→ **Records that describe objects**:
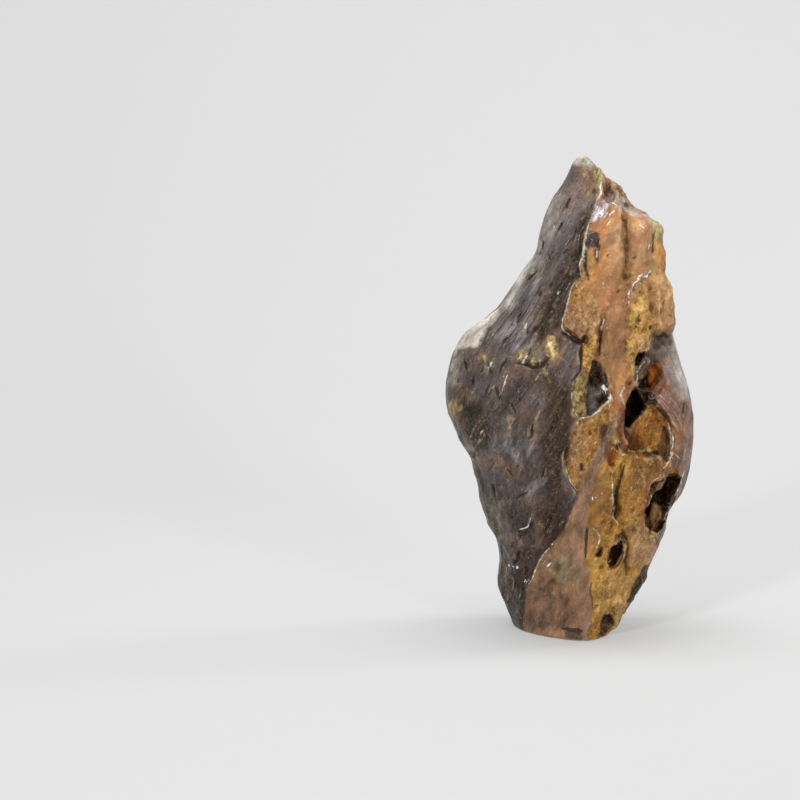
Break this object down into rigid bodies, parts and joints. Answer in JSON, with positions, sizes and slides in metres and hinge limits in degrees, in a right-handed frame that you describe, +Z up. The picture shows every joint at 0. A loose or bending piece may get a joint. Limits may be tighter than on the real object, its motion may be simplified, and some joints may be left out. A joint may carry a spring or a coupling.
{
  "type": "pine bark stone",
  "caption": "Upright ornamental stone with a dark bark-like skin on one side and worn ochre flesh with hollows on the other, standing on a flat underside.",
  "frame": {"origin": "middle of the stone's width and depth, on its flat underside", "axes": "+Z up, from the underside to the tip; -Y is the front, which shows the ridge between the dark bark and the ochre flesh; +X is the right of that front"},
  "size_m": [0.146, 0.112, 0.28],
  "materials": {
    "stone": "wet-looking natural stone: purple-grey bark skin, ochre and pink-brown flesh, dark hollows, thin cream veins, under a clear gloss"
  },
  "bodies": {
    "root": {"stone": "stone"}
  },
  "joints": []
}
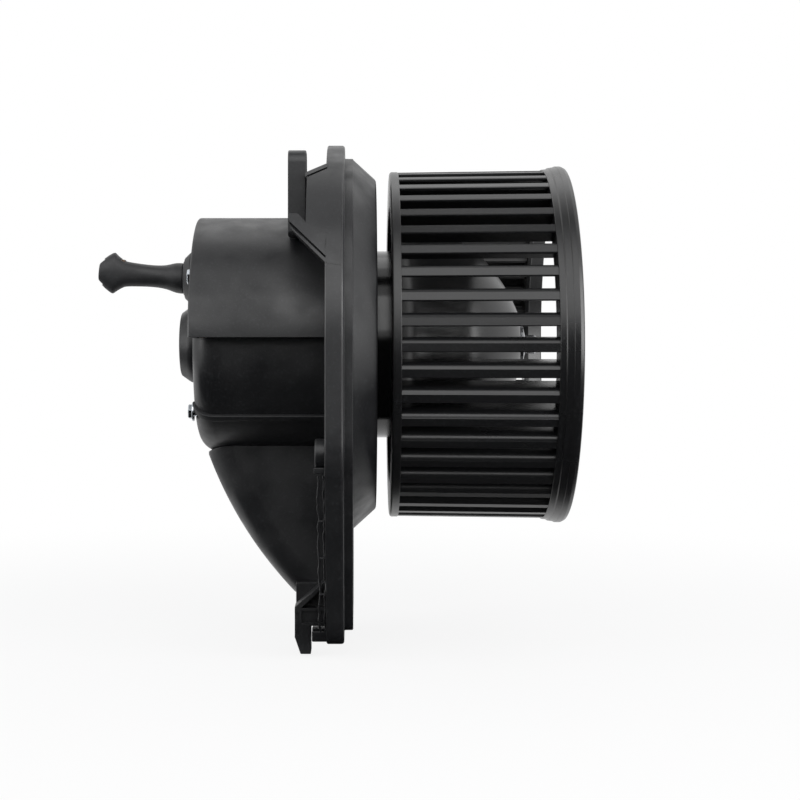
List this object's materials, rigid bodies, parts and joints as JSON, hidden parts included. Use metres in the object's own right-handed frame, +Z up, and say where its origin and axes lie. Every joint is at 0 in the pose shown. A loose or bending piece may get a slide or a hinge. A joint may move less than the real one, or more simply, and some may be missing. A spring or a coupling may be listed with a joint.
{
  "type": "blower motor wheel",
  "caption": "Heater blower with a motor in a half-drum housing, a mounting flange with a cooling duct, a rubber lead boot and a squirrel-cage wheel.",
  "frame": {"origin": "on the motor's axis, in the seat plane of the mounting flange", "axes": "+X along the motor's axis towards the wheel's open inlet, +Z up, away from the cooling duct"},
  "size_m": [0.1961, 0.168, 0.2096],
  "materials": {
    "black_nylon": "fine moulded black nylon",
    "wheel_nylon": "satin black nylon",
    "rubber": "matt black rubber",
    "zinc_steel": "bright zinc plate",
    "black_steel": "dark passivated steel",
    "spring_steel": "bare spring steel",
    "ground_steel": "ground steel",
    "ferrite": "sintered ferrite",
    "bronze": "sintered bronze",
    "copper": "copper",
    "carbon": "carbon brush block",
    "brass": "stamped brass",
    "lamination": "stacked steel sheets",
    "phenolic": "brown moulding compound",
    "red_insulation": "red lead insulation",
    "black_insulation": "black lead insulation"
  },
  "bodies": {
    "housing": {"mounting_flange": "black_nylon", "upper_cover": "black_nylon", "lower_shell": "black_nylon", "cooling_duct": "black_nylon", "rear_bearing_cap": "black_nylon", "housing_screw_upper_near": "zinc_steel", "housing_screw_upper_far": "zinc_steel", "housing_screw_lower_near": "zinc_steel", "housing_screw_lower_far": "zinc_steel", "lead_gland": "rubber", "lead_boot": "rubber", "connector_insert": "phenolic", "terminal_negative": "brass", "terminal_positive": "brass", "lead_negative": "black_insulation", "lead_positive": "red_insulation", "motor_can": "black_steel", "motor_end_frame": "phenolic", "magnet_upper": "ferrite", "magnet_lower": "ferrite", "magnet_clip_near": "spring_steel", "magnet_clip_far": "spring_steel", "front_bearing": "bronze", "rear_bearing": "bronze", "front_bearing_retainer": "spring_steel", "rear_bearing_retainer": "spring_steel", "front_damper_ring": "rubber", "rear_damper_ring": "rubber", "brush_plate": "phenolic", "brush_spring_upper": "spring_steel", "brush_spring_lower": "spring_steel", "choke_near": "copper", "choke_far": "copper", "suppression_capacitor": "brass"},
    "rotor": {"motor_shaft": "ground_steel", "armature_core": "lamination", "armature_winding": "copper", "commutator": "copper", "front_thrust_washer": "spring_steel", "rear_thrust_washer": "spring_steel", "wheel_cage_1": "wheel_nylon", "wheel_cage_2": "wheel_nylon", "wheel_cage_3": "wheel_nylon", "wheel_cage_4": "wheel_nylon", "wheel_cage_5": "wheel_nylon", "wheel_cage_6": "wheel_nylon", "wheel_cage_7": "wheel_nylon", "wheel_cage_8": "wheel_nylon", "wheel_cage_9": "wheel_nylon", "wheel_cage_10": "wheel_nylon", "wheel_cage_11": "wheel_nylon", "wheel_cage_12": "wheel_nylon", "wheel_dish": "wheel_nylon", "wheel_rim": "wheel_nylon", "hub_sleeve": "brass", "wheel_retaining_clip": "spring_steel"},
    "upper_brush": {"brush_upper": "carbon"},
    "lower_brush": {"brush_lower": "carbon"}
  },
  "joints": [
    {"name": "wheel_spin", "type": "hinge", "parent": "housing", "child": "rotor", "pos_m": [0, 0, 0], "axis": [1, 0, 0], "continuous": true},
    {"name": "upper_brush_slide", "type": "slide", "parent": "housing", "child": "upper_brush", "axis": [0, 0, 1], "range_m": [0, 0.003], "stiffness_N_per_m": 300, "springref_m": -0.01, "deforming": ["brush_spring_upper"]},
    {"name": "lower_brush_slide", "type": "slide", "parent": "housing", "child": "lower_brush", "axis": [0, 0, -1], "range_m": [0, 0.003], "stiffness_N_per_m": 300, "springref_m": -0.01, "deforming": ["brush_spring_lower"]}
  ]
}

→ **EXERCISE**:
Pick out every line of the listing containing the word "shows", and show those lines.

→ **ANSWER**:
Break this object down into rigid bodies, parts and joints. Answer in JSON, with positions, sizes and slides in metres and hinge limits in degrees, in a right-handed frame that you describe, +Z up. The picture shows every joint at 0. A loose or bending piece may get a joint. Limits may be tighter than on the real object, its motion may be simplified, and some joints may be left out. A joint may carry a spring or a coupling.
  "frame": {"origin": "middle of the stone's width and depth, on its flat underside", "axes": "+Z up, from the underside to the tip; -Y is the front, which shows the ridge between the dark bark and the ochre flesh; +X is the right of that front"},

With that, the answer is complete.